I prefer to walk golf courses. It’s great exercise, gives me time prepare for shots as well as reflect, and it’s faster than riding. I bought a Clicgear 3.0 three wheel cart in 2011 and with some minor fixes over the years it’s worked great.
I’m not getting any younger and I want to keep walking as long as I can, so I’ve thought about a motorized push cart. Then I came across the Club Booster V2 by Alphard (save $50!), which converts your own push cart into a motorized one. The reviews were awesome so I ordered a refurb unit for $647. Here’s my first test after assembly.
I was impressed, but the dragging front wheel while turning didn’t work very well, so I quickly ordered the Swivel Conversion Kit for $89. The kit replaced the front wheel with an axle where the original back wheels mounted to make it a four wheel cart with a swivel front. It makes a huge difference for maneuverability and stability.

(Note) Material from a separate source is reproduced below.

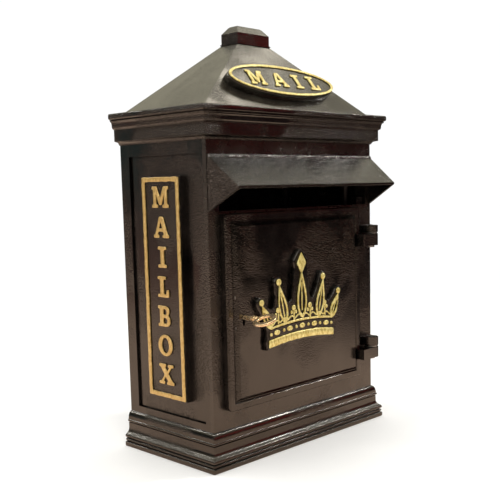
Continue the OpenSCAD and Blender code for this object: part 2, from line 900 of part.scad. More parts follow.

By the time I finished my first nine holes I felt very comfortable controlling it. I’ve played two 18 hole rounds and this upgraded cart let’s me play faster and leaves me fresher for the back nine. I’m surprised how much energy I save not having to push the cart. I’m thinking about doing a detailed review post.
There were two problems though. The parts took up too much floor space in the garage and looked messy. I also forgot to take the wheelie bars for the first round I played.
I needed some type of rack to keep things organized, help me remember to grab everything, and make changing easy. I thought about having slots for the axle or something to prevent the unit from falling to the floor. After cutting a piece of plywood and laying things out, I realized a simple shelf with holes for the wheelie bars is all I needed.
Just what I needed. I love a quick build.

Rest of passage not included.